Bismut is voor het eerst door Basillius Valentius besproken als een tussen tin en ijzer staand halfmetaal. Paracelsus was van dezelfde mening, terwijl Agricola het voor een metaal hield. Het bleef echter slecht bekend, werd vaak met andere metalen verwisseld, b.v. door Lubavius (1600) met antimoon en door Lemery (1675) met zink, en verder ook met lood en tin. Bismut werd eerst door Pott (1739) en later vooral door Bergmann nauwkeurig gekarakteriseerd.

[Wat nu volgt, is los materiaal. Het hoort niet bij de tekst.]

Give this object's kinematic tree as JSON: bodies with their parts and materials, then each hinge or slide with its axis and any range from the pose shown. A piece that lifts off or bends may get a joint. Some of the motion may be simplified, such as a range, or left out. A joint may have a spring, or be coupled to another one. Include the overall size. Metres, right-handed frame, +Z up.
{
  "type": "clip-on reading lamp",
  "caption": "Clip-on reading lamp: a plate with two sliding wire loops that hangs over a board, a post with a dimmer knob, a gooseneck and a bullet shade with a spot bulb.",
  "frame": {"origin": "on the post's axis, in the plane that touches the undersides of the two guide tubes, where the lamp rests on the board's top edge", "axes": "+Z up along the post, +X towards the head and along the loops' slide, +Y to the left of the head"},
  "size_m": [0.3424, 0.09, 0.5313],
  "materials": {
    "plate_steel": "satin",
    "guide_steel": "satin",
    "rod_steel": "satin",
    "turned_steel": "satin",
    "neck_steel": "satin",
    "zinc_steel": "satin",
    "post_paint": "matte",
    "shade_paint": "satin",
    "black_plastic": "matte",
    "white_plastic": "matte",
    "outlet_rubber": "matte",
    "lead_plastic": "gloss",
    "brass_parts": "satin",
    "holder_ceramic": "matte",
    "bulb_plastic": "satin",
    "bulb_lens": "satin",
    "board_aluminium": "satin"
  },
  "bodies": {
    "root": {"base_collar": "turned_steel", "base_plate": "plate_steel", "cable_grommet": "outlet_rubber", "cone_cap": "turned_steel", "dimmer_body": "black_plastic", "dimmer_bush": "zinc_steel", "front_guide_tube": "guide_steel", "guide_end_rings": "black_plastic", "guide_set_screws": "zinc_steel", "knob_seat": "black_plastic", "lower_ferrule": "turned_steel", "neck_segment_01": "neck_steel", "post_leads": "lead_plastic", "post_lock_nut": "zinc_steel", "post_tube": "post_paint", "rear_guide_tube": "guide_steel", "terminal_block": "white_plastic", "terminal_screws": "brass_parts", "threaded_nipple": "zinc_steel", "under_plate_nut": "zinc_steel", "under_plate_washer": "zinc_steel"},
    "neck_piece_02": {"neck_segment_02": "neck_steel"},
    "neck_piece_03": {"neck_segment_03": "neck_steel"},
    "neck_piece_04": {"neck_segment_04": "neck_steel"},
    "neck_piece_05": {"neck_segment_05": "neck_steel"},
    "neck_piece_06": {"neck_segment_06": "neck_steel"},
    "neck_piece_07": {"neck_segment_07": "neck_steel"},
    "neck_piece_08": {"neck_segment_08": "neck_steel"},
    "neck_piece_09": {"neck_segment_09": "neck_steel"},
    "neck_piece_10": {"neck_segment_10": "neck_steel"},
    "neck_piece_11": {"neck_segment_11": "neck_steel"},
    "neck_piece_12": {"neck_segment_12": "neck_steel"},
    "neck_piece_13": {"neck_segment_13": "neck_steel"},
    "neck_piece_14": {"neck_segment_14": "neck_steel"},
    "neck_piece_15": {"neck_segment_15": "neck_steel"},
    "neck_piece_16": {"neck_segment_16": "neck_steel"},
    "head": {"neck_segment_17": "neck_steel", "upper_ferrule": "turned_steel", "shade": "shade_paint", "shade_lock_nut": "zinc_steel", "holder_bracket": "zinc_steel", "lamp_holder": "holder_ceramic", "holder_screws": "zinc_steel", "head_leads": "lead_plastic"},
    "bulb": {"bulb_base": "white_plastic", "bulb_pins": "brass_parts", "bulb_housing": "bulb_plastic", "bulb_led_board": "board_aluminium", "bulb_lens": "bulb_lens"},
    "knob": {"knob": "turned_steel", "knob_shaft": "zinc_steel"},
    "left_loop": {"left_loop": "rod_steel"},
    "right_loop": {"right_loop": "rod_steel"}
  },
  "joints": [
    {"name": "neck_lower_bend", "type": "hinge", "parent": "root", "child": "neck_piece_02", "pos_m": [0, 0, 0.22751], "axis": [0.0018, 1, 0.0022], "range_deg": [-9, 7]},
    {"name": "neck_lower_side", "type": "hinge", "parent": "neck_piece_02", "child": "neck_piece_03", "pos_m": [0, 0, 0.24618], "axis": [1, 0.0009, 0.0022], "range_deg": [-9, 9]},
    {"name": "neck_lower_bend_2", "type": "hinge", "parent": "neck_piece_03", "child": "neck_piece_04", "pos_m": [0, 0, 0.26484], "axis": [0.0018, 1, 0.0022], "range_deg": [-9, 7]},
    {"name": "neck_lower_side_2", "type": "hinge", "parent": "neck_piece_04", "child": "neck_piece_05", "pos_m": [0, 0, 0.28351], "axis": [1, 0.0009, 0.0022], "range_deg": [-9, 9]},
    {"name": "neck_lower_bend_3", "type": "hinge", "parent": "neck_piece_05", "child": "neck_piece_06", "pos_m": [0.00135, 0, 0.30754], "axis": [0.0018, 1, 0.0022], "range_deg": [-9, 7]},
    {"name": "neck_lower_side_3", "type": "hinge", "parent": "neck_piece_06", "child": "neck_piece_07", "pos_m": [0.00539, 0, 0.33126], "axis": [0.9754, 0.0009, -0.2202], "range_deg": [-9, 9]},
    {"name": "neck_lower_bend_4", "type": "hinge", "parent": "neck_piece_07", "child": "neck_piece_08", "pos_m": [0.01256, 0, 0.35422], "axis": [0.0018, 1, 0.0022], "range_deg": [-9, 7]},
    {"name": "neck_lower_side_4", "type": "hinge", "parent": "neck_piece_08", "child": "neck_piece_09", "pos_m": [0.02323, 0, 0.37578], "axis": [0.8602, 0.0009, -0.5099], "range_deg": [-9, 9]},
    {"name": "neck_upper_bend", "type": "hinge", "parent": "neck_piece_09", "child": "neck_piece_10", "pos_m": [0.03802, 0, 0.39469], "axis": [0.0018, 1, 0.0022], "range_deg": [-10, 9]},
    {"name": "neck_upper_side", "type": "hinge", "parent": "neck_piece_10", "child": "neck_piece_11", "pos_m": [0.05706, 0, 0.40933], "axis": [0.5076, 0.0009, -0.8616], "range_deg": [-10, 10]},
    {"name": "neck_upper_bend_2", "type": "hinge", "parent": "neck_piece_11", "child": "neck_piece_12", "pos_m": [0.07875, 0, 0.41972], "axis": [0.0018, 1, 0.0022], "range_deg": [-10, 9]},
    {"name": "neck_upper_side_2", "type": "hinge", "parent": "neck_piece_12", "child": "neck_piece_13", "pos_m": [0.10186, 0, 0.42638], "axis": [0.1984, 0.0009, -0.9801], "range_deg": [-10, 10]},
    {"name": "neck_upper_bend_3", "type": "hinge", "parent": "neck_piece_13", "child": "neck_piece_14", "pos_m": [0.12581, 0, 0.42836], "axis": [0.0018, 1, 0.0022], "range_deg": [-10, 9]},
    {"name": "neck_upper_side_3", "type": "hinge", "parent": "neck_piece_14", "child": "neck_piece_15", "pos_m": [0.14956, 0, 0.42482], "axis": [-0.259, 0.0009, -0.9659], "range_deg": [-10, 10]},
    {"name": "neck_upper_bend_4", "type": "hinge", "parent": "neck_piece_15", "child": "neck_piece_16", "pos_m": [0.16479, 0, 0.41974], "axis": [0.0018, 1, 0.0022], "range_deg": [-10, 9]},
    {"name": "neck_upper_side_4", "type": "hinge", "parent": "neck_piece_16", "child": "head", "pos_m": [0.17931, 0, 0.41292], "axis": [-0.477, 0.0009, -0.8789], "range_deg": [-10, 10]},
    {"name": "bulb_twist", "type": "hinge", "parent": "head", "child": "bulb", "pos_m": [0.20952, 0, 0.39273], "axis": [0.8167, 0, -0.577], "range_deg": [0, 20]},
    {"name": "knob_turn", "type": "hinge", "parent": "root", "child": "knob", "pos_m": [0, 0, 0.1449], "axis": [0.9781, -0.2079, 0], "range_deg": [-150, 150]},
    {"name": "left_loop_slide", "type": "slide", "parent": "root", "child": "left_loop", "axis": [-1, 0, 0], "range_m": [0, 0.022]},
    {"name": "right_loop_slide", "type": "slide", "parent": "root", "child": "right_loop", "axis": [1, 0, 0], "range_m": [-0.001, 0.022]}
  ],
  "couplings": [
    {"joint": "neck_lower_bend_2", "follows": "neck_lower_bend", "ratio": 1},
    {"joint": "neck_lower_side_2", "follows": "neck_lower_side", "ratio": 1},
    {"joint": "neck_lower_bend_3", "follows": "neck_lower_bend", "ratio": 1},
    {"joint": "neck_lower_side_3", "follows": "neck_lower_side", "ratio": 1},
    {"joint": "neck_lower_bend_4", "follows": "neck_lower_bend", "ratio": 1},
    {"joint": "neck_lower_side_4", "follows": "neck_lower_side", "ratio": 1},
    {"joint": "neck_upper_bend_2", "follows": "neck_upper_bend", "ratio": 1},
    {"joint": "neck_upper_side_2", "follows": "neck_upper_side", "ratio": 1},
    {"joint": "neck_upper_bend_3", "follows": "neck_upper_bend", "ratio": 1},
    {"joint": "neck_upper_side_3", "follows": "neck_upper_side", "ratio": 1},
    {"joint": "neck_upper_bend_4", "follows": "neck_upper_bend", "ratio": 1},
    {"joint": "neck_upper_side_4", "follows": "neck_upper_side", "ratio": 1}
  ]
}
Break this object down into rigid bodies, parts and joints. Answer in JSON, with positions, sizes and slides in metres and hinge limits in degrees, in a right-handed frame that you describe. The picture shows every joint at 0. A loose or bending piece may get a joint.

Voorkomen. Bismut is een vrij zeldzaam element, dat met slechts 0,17 ppm (miljoenste delen) voorkomt in de buitenste aardkorst. Het natuurlijke voorkomen van bismut is zowel gebonden aan sulfidische ertsgangen van lood, zilver, koper e.a. metalen, als aan laat-magmatische afzettingen, m.n. die van pegmatiet, waarin het geassocieerd is met de zeldzame aarden. In de sulfidische gangen overheerst het bismutmineraal bismutien, Bi2S3, terwijl metallisch, gedegen bismut daarnaast voorkomt in pegmatietafzettingen.
Produktie.
De wereldproduktie varieerde van 3800 tot 5400 t in de jaren 1970—74, merendeels als nevenprodukt van lood- en kopersmelterijen en raffinagebedrijven. Een van de weinige bismutmijnen ligt in het district van Tasna in Bolivia; deze mijn produceerde 750 t bismut in 1972. De raming van de ertsreserves is gebonden aan die van andere metalen en bedraagt 100 000 t. De prijs van bismut is ongeveer een tienvoud van die van koper. Deze relatief lage prijs moet worden toegeschreven aan de winning van bismut als nevenprodukt van andere metalen.
Toepassingen.
De farmaceutische industrie is met 40% de grootste verbruiker van bismut, gevolgd door het gebruik in legeringen met een laag smeltpunt, waaronder het zgn. Woods metaal met een smeltpunt van 72°C voor o.a. de sprinklers van installaties voor automatische brandbeveiliging. Andere toepassingen zijn in de fabricage van cosmetica, optisch glas, emaille en porselein. Een in 1973 ontdekte toepassing betreft de fabricage van synthetische vezels (acrylonitril).